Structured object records
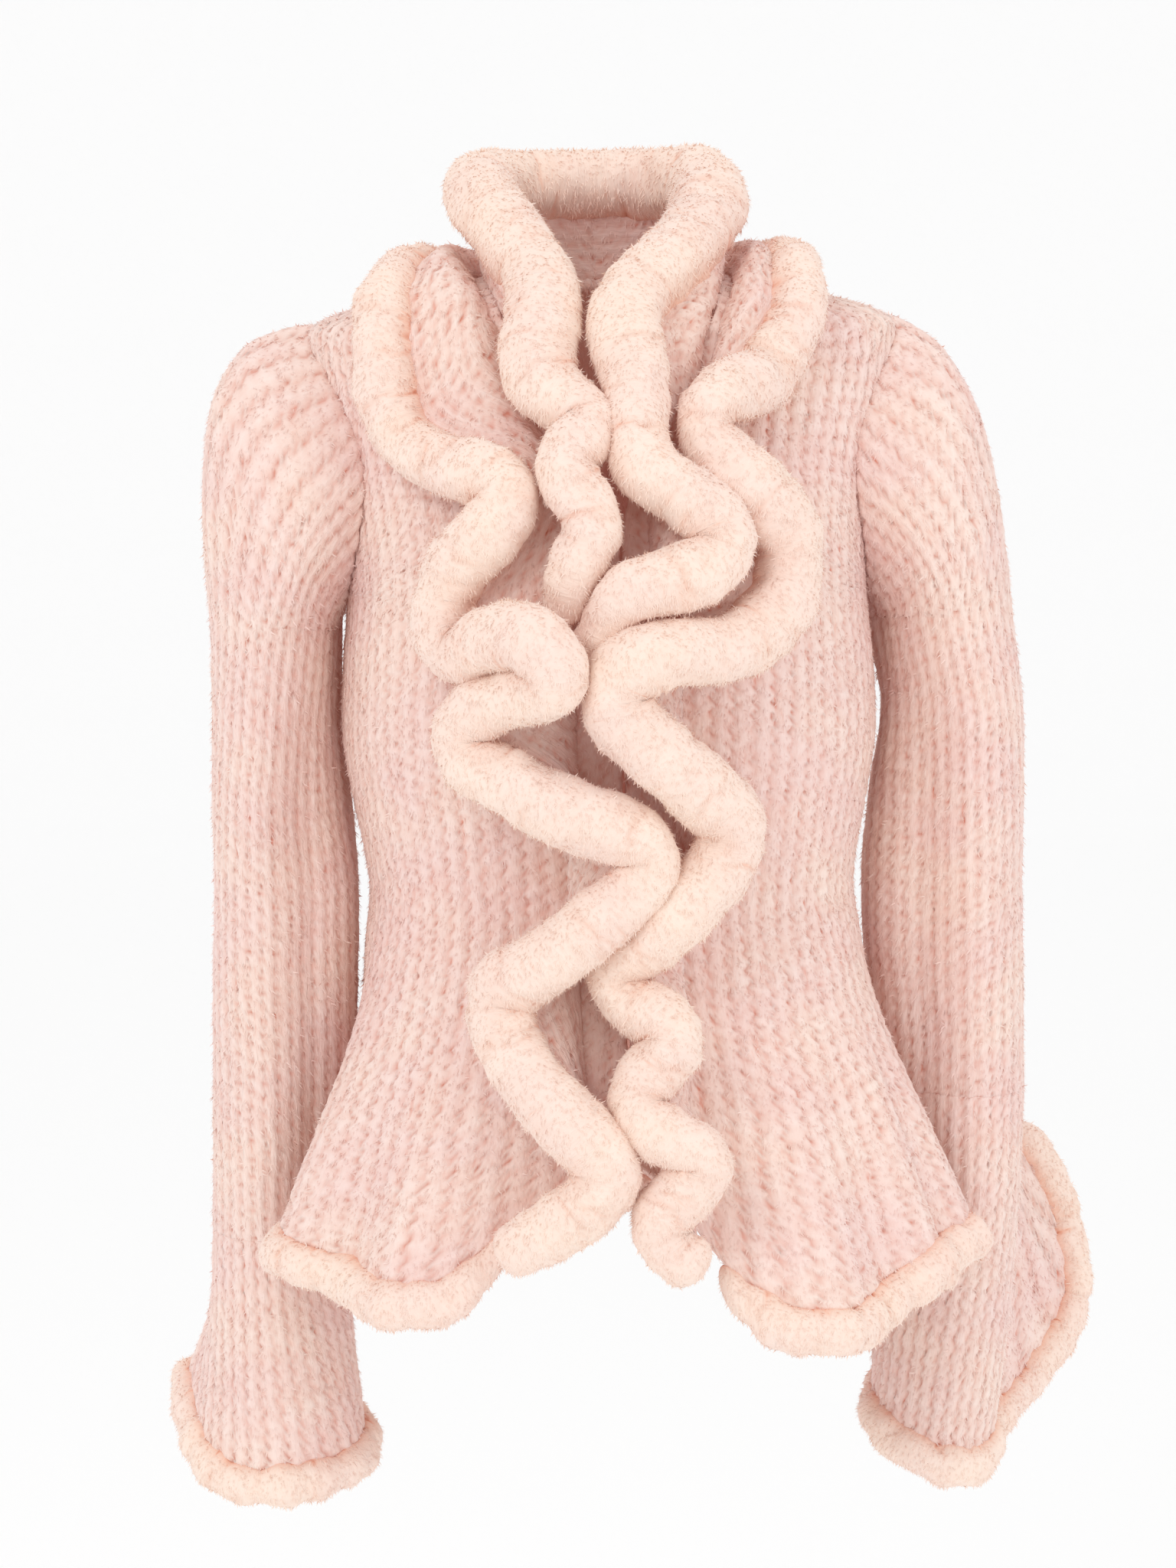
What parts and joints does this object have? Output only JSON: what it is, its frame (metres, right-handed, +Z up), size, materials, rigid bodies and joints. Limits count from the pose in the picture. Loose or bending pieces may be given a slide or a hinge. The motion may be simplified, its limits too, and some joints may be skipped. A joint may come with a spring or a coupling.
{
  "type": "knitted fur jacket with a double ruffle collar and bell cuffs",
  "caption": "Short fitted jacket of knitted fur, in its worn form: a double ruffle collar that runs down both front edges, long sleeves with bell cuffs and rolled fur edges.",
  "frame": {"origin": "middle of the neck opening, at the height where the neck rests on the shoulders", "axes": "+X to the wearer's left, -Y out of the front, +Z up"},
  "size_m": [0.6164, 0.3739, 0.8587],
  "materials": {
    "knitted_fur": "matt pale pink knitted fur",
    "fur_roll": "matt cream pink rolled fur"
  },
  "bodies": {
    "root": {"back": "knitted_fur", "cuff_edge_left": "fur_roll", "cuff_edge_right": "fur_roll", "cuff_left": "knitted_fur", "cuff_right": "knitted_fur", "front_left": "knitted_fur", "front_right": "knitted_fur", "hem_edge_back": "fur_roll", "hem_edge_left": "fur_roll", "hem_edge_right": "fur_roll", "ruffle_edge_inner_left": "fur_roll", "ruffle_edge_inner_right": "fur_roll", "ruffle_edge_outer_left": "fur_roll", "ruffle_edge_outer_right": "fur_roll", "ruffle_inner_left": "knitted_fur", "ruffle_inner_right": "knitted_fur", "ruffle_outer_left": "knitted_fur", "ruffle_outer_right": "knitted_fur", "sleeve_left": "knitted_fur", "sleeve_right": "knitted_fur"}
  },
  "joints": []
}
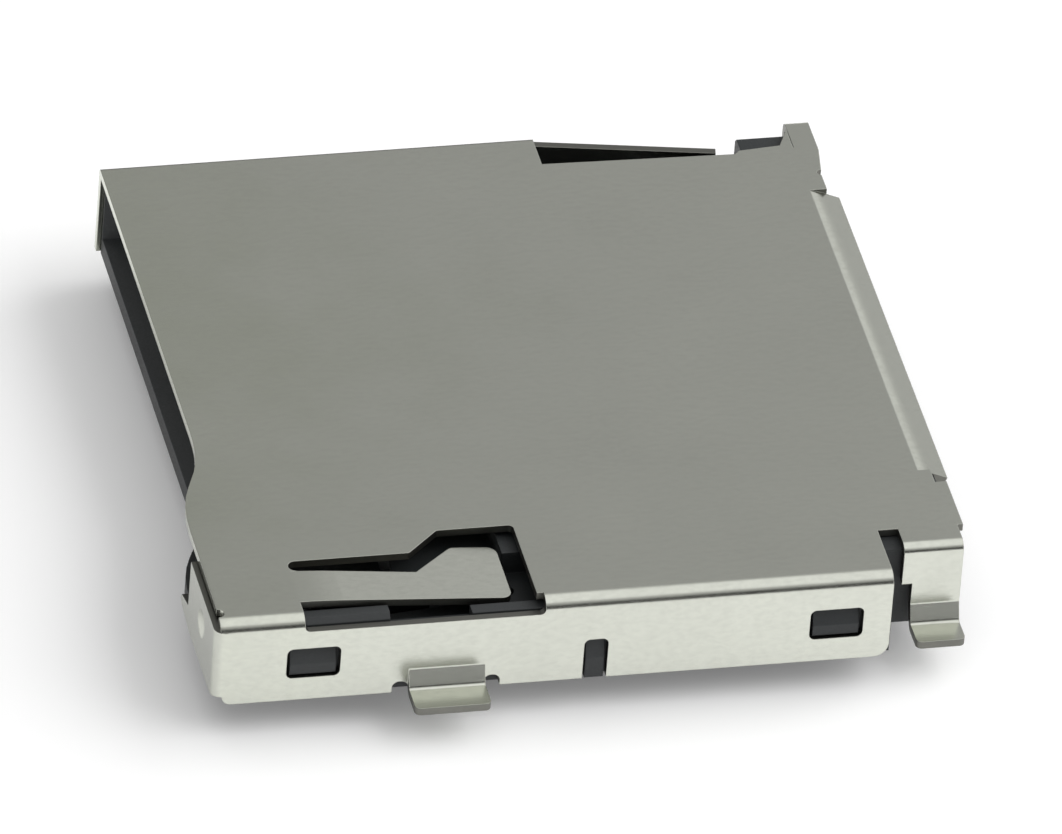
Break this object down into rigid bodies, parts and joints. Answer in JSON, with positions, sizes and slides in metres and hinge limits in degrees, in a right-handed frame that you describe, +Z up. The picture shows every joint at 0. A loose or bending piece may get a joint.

◆ **Problem requirements**
Return all of the above records exactly, leaving no line out.

◆ **Solution to this exercise**
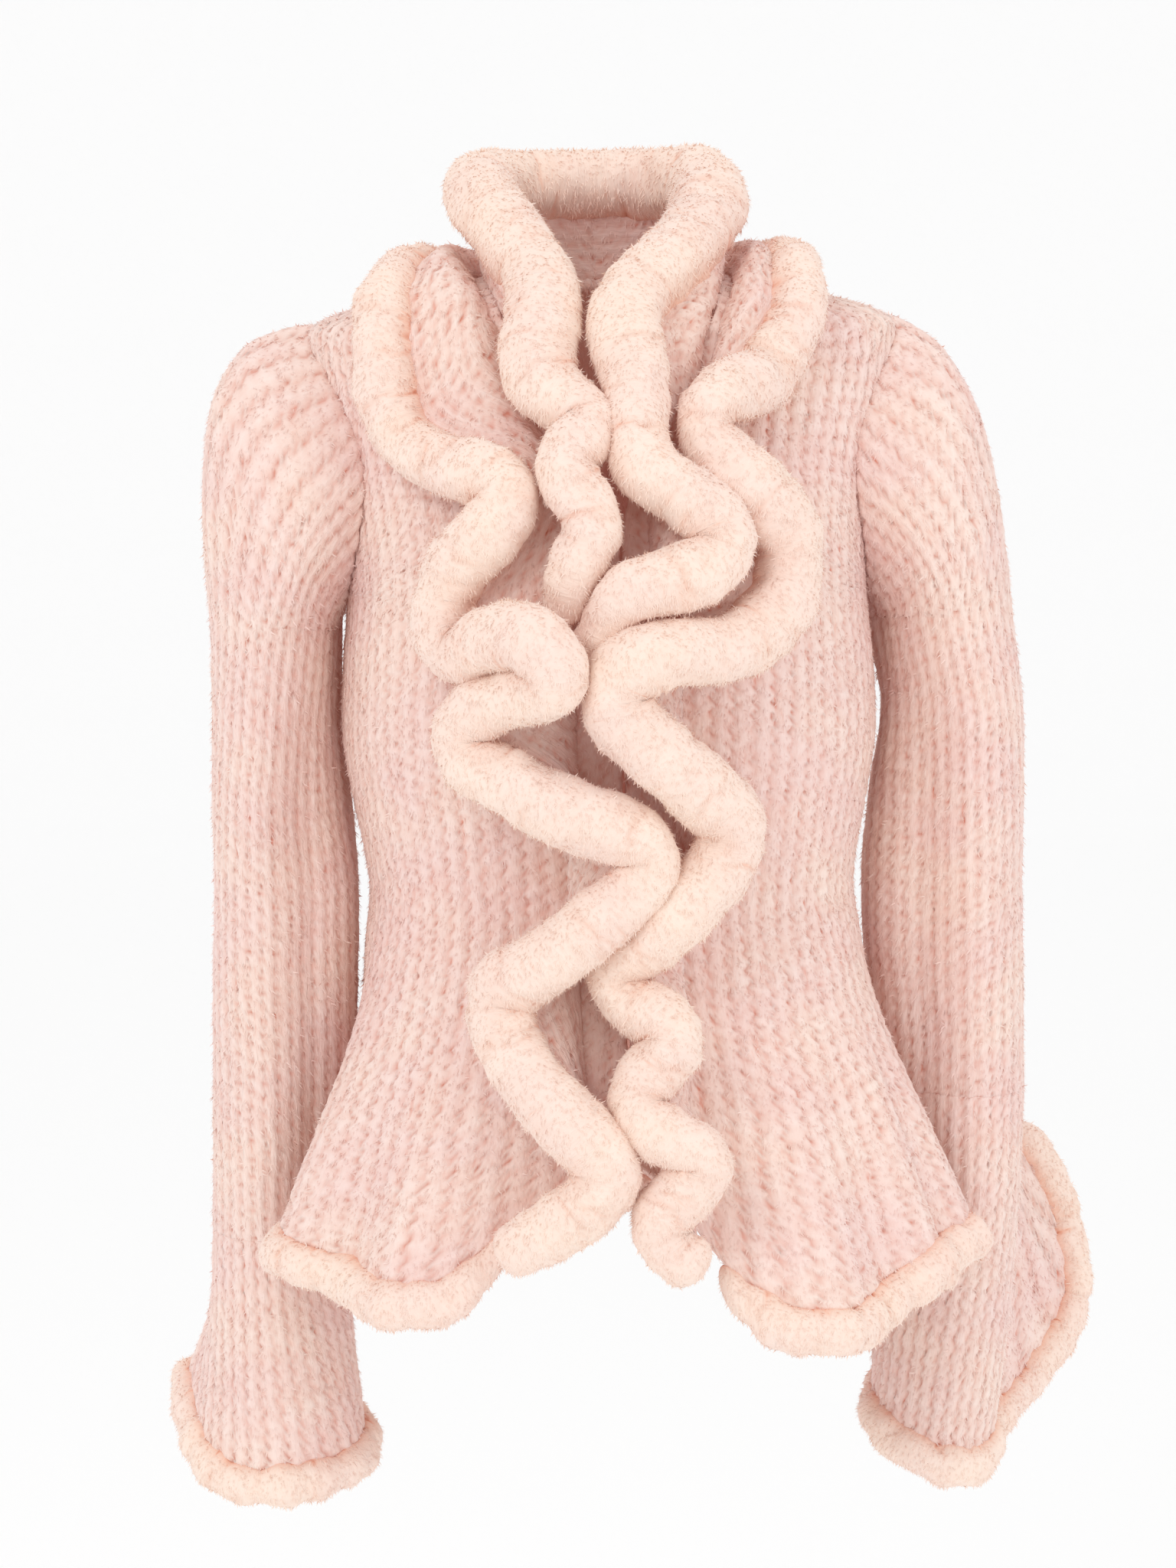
What parts and joints does this object have? Output only JSON: what it is, its frame (metres, right-handed, +Z up), size, materials, rigid bodies and joints. Limits count from the pose in the picture. Loose or bending pieces may be given a slide or a hinge. The motion may be simplified, its limits too, and some joints may be skipped. A joint may come with a spring or a coupling.
{
  "type": "knitted fur jacket with a double ruffle collar and bell cuffs",
  "caption": "Short fitted jacket of knitted fur, in its worn form: a double ruffle collar that runs down both front edges, long sleeves with bell cuffs and rolled fur edges.",
  "frame": {"origin": "middle of the neck opening, at the height where the neck rests on the shoulders", "axes": "+X to the wearer's left, -Y out of the front, +Z up"},
  "size_m": [0.6164, 0.3739, 0.8587],
  "materials": {
    "knitted_fur": "matt pale pink knitted fur",
    "fur_roll": "matt cream pink rolled fur"
  },
  "bodies": {
    "root": {"back": "knitted_fur", "cuff_edge_left": "fur_roll", "cuff_edge_right": "fur_roll", "cuff_left": "knitted_fur", "cuff_right": "knitted_fur", "front_left": "knitted_fur", "front_right": "knitted_fur", "hem_edge_back": "fur_roll", "hem_edge_left": "fur_roll", "hem_edge_right": "fur_roll", "ruffle_edge_inner_left": "fur_roll", "ruffle_edge_inner_right": "fur_roll", "ruffle_edge_outer_left": "fur_roll", "ruffle_edge_outer_right": "fur_roll", "ruffle_inner_left": "knitted_fur", "ruffle_inner_right": "knitted_fur", "ruffle_outer_left": "knitted_fur", "ruffle_outer_right": "knitted_fur", "sleeve_left": "knitted_fur", "sleeve_right": "knitted_fur"}
  },
  "joints": []
}
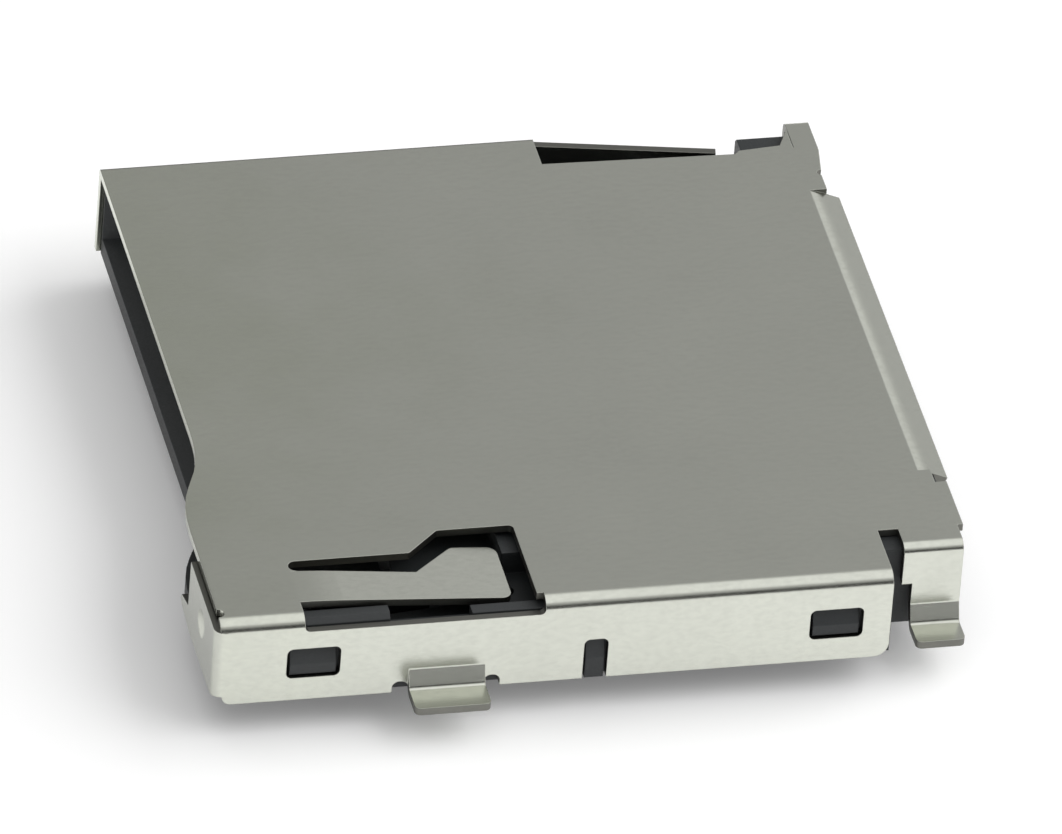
Break this object down into rigid bodies, parts and joints. Answer in JSON, with positions, sizes and slides in metres and hinge limits in degrees, in a right-handed frame that you describe, +Z up. The picture shows every joint at 0. A loose or bending piece may get a joint.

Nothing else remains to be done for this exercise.